Em 2022, excluindo as dívidas do Fundef, o volume total de precatórios era de R$ 42,17 bilhões, mas a União pagou somente R$ 19,87 bilhões, gerando um passivo de R$ 22,31 bilhões, a serem corrigidos pela inflação.
Para 2023, as dívidas chegam a R$ 73,99 bilhões, incluindo os valores não pagos no ano passado. O limite de pagamento por força da PEC, no entanto, é de R$ 17,1 bilhões, o que significa que, ao fim do ano, o passivo de precatórios ficará acumulado em R$ 56,85 bilhões.
Na instrução técnica, elaborada pela Unidade de Auditoria Especializada em Orçamento, Tributação e Gestão Fiscal (AudFiscal) do TCU, técnicos do órgão destacam que “o limite de gastos com precatórios alivia a execução orçamentária no curto prazo, mas pressiona no médio prazo”.
Esse alívio orçamentário propiciado pela PEC permitiu ao governo Bolsonaro fechar suas contas, e agora beneficia o governo de Luiz Inácio Lula da Silva (PT), que anda à cata de receitas para cumprir as metas fiscais.

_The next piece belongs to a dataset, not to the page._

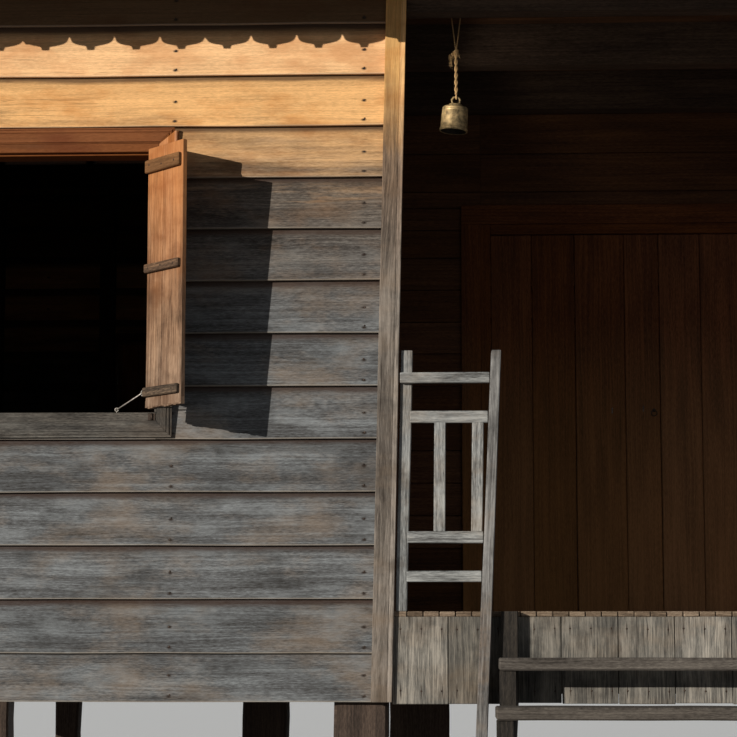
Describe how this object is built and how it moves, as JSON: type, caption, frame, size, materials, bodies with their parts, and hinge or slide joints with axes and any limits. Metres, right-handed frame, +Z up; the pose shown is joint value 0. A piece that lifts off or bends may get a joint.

“A PEC 23/2021 [PEC dos Precatórios] continha uma escolha política de manejo da realidade fiscal diante da projeção de significativo crescimento das despesas com precatórios e da legislação vigente”, diz trecho do documento. “Escolha esta que é prerrogativa do Poder Executivo, cuja proposta de emenda cumpriu o processo legislativo sem vícios materiais e formais”, conclui o TCU.